You leave before you can be left. At the first sign of real attachment — yours or theirs — something starts pulling toward the exit. The relationship ends before the wall gets tested.
You give just enough. Enough to keep them. Not enough to actually let them in. You learn exactly how much vulnerability is required to maintain connection without risking real exposure.
None of this is conscious. The framework runs it all.
What It Costs
The wall keeps you safe from pain. It also keeps you safe from everything else.
Connection. The particular warmth of being truly known by another person — seen in your weakness, loved anyway. The wall prevents this. Not sometimes. Completely. You can have relationships. You can have companionship. You cannot have intimacy while the wall operates.
Your own aliveness. Emotional unavailability doesn’t just block what comes in. It blocks what goes out. Your own capacity to feel fully, to be moved, to experience the richness of being human — the wall mutes all of it. You live in emotional grayscale.
Your children. If you have them or will have them. They reach for you with total openness, total need, total vulnerability. And the wall goes up. You become what was done to you. Not because you’re bad. Because frameworks transfer automatically.
Rest. The wall requires constant maintenance. Vigilance. Monitoring for threats. The nervous system never fully relaxes because it’s always scanning for closeness that must be defended against. Exhaustion becomes baseline.
And underneath all of it — loneliness. The particular loneliness of being surrounded by people who want to love you and being unable to let them. That loneliness is the wall’s true cost.
The Identity Question
“I’m just not an emotional person.”
“I’m independent. I don’t need people like that.”
“I’m private. I keep things to myself.”
These feel like descriptions of who you are. They’re not. They’re the framework narrating itself. The wall explaining why it must exist. The cage convincing you it’s your home.
Before the wall, there was something else. A child who reached without hesitation. Who needed without shame. Who loved without strategy. That child didn’t decide to become emotionally unavailable. Something happened that made the wall necessary.

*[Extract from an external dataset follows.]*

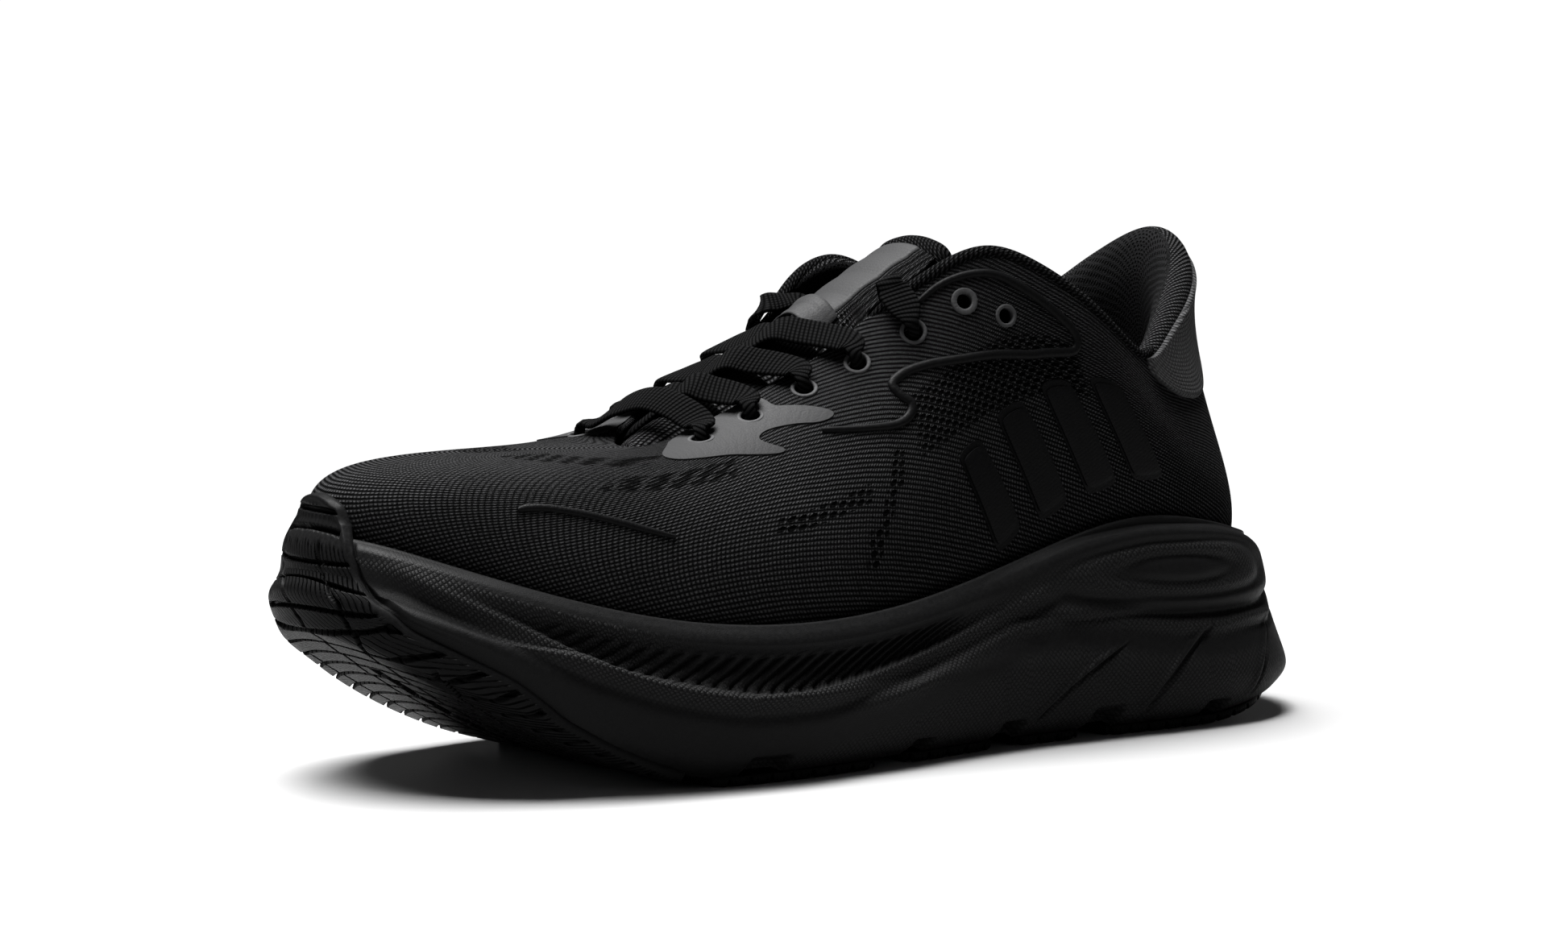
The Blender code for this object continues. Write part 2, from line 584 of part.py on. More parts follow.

The wall is real. The “emotionally unavailable person” behind it is not. That identity is constructed. That identity is framework.
What’s Actually Happening
Right now, as you read this, something is aware of the wall.
Not maintaining it. Not defending it. Just… seeing it. Recognizing the pattern. Noticing how it operates.
That awareness isn’t emotionally unavailable. It can’t be. It’s what you were before the first wound, before the first protective closure, before the wall had a reason to exist.
The wall appears in awareness. The patterns of closing appear in awareness. The automatic pulling back, the changing of subjects, the manufactured distance — all of it appears in the same awareness that’s reading these words right now.
You are not the wall. You are what sees the wall.
How Dissolution Happens
You don’t tear down the wall through effort. You don’t force yourself to be vulnerable. You don’t white-knuckle your way into emotional availability.
You see the wall. Completely. Its origin. Its mechanism. Its automatic operation. The specific moments when it activates. The specific behaviors it generates. The specific cost it extracts.
When you see a framework completely — not intellectually, but directly — something shifts. The identification loosens. You stop being “an emotionally unavailable person” and start being awareness that sometimes experiences the wall going up.
The difference is everything.
From “I am emotionally unavailable,” you have no choice. The identity runs the show.
From “awareness is noticing the wall activating,” there’s space. The wall might still arise — especially at first. But you’re not it. You’re watching it. And watching changes everything.
The grip loosens not through trying to let go, but through seeing what you were gripping.
The Return
Liberation doesn’t mean you become emotionally reckless. It doesn’t mean you abandon all discernment about who’s safe and who isn’t. Boundaries still exist. Wisdom still applies.
What changes is the automatic quality. The wall no longer goes up without your participation. Closeness no longer triggers shutdown before you can choose.
You can feel someone reaching for you — and actually receive it. You can notice vulnerability arising — and let it exist without immediately closing. You can be in intimacy without one foot already out the door.
Not because you forced yourself. Because the framework that made it impossible dissolved.
What’s left is natural openness. The openness that was always there, underneath the wall, waiting.
The child who reached without strategy. The awareness that was never wounded. The presence that doesn’t need protection because it was never actually threatened.
That’s what you are. The wall was something you built. The building isn’t you.
The cage is real. The prisoner is not. It never was.